[Records with modeling code]
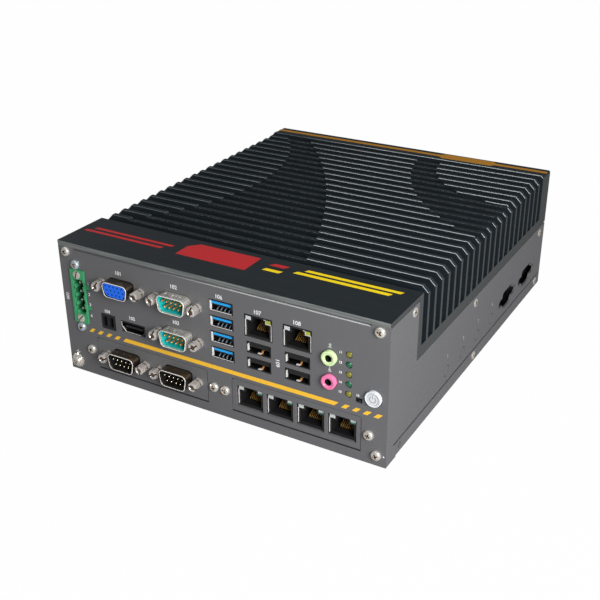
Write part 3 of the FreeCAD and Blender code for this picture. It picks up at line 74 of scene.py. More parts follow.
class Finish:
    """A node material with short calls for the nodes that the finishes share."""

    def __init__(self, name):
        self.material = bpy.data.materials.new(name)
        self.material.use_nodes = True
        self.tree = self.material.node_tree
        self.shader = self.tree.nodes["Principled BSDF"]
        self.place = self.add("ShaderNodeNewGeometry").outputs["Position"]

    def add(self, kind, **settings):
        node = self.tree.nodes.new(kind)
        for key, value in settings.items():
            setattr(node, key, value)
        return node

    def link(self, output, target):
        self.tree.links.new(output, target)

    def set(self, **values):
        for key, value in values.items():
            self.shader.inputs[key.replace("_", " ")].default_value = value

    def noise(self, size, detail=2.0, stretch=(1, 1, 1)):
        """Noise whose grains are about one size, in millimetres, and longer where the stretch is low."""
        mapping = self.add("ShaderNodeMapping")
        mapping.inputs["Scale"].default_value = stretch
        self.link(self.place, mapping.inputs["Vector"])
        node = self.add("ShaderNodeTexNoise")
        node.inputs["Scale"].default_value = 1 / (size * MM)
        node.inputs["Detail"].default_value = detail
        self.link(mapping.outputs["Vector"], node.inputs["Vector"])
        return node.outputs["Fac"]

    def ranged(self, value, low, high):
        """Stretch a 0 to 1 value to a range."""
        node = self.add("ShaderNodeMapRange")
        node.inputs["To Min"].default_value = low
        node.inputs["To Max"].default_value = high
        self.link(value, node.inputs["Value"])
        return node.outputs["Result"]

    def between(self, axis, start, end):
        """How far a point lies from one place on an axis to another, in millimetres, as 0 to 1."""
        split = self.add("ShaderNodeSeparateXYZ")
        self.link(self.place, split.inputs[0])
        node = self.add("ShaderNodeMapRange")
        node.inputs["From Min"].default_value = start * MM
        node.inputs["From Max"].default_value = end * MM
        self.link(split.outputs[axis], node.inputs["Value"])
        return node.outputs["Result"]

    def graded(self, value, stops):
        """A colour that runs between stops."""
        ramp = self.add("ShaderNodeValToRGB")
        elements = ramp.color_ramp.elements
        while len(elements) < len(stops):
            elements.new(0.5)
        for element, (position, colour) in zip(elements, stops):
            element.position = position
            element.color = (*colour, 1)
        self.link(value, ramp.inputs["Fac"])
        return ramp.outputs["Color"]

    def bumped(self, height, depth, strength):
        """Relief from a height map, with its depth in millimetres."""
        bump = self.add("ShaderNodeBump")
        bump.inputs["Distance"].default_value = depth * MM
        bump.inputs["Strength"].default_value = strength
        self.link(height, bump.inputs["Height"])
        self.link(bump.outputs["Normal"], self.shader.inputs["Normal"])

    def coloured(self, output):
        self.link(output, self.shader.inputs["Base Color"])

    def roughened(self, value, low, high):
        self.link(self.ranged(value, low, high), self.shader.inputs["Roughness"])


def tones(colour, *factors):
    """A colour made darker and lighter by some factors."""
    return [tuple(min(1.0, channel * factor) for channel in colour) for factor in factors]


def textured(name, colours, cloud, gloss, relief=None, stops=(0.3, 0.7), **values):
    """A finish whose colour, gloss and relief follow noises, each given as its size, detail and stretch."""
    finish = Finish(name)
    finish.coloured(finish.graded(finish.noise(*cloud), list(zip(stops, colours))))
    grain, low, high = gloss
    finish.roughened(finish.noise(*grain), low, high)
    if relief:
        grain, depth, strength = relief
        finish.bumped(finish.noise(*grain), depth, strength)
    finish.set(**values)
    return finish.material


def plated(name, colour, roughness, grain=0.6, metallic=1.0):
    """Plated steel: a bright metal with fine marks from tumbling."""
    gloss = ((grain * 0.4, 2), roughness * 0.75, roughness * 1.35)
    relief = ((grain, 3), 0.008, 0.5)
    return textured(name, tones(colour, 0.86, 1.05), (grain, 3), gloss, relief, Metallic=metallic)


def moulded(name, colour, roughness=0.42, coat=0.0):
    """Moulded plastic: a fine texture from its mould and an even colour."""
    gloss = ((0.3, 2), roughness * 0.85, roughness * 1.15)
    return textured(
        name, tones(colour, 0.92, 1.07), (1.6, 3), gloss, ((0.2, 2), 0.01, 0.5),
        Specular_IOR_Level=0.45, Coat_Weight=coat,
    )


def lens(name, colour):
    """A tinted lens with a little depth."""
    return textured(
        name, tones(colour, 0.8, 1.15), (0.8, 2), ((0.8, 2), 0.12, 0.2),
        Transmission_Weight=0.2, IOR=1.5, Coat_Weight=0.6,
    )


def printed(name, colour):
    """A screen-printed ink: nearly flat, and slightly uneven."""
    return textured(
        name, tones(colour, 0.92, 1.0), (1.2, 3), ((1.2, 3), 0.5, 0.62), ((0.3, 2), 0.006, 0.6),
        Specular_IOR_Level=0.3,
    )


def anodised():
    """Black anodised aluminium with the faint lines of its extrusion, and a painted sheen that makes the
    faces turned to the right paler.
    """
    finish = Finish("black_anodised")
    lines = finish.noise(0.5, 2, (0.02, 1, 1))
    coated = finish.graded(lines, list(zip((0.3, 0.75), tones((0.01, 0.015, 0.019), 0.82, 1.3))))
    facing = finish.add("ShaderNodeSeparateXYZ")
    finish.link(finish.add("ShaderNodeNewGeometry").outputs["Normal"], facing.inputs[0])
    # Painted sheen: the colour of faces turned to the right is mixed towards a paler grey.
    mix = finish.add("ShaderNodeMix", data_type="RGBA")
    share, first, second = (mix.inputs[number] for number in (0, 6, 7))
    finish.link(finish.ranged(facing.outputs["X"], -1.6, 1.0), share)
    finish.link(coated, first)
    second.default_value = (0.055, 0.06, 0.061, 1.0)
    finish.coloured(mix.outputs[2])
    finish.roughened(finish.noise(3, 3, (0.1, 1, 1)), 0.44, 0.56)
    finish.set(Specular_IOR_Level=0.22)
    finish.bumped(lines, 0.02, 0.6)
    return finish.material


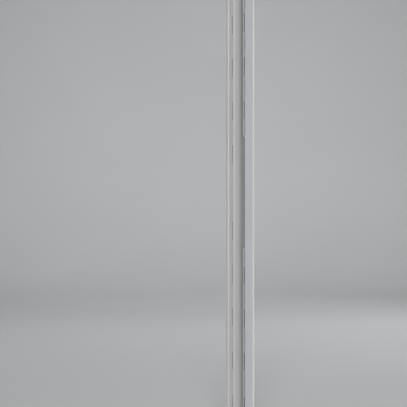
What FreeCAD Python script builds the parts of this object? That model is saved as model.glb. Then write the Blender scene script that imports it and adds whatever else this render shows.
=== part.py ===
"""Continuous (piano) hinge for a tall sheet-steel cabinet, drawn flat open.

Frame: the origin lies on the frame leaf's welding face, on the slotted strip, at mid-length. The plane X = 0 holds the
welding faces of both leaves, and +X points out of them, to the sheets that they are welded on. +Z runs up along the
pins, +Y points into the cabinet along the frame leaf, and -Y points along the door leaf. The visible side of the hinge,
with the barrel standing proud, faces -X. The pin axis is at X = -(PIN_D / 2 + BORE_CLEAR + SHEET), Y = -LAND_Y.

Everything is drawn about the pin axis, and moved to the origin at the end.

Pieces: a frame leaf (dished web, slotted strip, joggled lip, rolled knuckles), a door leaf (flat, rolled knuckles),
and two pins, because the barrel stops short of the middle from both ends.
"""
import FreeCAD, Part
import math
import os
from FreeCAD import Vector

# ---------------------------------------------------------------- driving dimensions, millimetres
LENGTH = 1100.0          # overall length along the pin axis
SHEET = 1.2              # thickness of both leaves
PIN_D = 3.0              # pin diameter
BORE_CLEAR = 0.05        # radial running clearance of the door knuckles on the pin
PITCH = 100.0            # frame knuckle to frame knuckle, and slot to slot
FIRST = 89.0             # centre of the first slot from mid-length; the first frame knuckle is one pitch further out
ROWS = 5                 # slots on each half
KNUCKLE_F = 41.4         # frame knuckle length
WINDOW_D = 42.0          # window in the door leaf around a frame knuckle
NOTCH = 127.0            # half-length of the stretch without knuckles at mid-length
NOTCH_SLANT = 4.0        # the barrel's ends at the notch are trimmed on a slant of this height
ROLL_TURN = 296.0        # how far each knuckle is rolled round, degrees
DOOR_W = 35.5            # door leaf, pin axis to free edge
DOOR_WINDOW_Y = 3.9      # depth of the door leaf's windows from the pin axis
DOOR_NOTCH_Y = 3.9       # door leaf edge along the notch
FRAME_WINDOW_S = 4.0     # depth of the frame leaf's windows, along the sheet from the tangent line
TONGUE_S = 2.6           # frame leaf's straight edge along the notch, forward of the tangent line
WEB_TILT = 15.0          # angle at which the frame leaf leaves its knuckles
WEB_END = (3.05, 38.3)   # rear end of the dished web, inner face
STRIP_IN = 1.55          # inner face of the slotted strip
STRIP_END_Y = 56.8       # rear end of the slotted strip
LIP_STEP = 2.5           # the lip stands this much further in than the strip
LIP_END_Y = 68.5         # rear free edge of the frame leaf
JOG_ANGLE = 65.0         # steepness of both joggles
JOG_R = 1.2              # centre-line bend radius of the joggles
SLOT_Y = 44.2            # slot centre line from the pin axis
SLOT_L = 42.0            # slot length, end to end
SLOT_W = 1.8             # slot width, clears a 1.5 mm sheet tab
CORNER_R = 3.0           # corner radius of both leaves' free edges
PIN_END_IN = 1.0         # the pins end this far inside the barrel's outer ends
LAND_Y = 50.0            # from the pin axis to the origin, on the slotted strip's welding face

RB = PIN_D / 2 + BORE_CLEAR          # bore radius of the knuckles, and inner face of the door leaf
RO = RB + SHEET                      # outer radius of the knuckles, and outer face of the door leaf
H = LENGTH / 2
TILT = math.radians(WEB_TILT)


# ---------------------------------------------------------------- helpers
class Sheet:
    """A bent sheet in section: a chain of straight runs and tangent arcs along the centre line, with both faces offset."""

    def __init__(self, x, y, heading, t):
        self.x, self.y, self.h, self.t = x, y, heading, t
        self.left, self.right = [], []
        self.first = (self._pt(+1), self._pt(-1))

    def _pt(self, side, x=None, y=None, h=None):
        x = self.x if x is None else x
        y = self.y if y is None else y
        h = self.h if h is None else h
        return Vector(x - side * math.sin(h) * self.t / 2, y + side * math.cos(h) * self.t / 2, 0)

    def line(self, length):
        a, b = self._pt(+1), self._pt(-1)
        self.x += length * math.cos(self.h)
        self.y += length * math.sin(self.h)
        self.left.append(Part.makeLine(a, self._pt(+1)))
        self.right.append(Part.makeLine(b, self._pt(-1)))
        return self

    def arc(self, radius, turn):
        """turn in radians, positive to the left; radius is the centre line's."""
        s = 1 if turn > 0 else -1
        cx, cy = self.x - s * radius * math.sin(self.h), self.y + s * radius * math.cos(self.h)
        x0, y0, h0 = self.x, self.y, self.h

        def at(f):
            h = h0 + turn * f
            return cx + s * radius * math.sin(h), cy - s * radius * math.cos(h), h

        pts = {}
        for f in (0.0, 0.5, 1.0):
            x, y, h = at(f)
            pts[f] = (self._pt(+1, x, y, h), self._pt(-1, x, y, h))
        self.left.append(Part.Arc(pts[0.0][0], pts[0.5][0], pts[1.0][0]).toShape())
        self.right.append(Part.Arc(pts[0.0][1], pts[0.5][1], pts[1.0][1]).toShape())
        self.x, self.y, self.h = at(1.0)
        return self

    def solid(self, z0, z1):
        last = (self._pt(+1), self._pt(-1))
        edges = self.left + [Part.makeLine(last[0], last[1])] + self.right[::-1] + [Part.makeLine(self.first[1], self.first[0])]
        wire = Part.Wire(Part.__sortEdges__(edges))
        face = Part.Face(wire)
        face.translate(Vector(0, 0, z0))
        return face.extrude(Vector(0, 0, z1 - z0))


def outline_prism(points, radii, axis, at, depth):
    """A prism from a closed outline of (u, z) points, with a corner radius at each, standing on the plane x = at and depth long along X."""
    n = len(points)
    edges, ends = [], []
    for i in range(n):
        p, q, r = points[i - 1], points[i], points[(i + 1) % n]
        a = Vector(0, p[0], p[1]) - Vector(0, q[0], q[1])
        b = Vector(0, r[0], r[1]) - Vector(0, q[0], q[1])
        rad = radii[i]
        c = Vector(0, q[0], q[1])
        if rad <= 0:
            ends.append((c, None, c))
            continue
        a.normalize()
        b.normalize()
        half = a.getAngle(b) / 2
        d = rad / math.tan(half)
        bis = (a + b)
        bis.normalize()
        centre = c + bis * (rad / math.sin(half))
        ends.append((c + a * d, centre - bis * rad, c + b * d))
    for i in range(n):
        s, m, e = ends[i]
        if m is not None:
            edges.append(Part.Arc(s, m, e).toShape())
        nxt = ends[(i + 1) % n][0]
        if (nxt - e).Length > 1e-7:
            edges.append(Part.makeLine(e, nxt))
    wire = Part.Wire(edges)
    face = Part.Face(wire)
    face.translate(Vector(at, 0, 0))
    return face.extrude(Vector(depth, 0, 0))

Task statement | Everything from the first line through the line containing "node material with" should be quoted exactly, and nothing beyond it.

Exercise output |
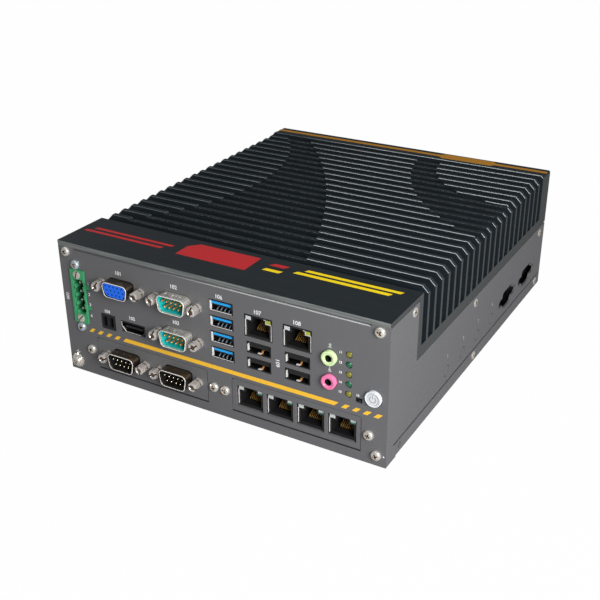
Write part 3 of the FreeCAD and Blender code for this picture. It picks up at line 74 of scene.py. More parts follow.
class Finish:
    """A node material with short calls for the nodes that the finishes share."""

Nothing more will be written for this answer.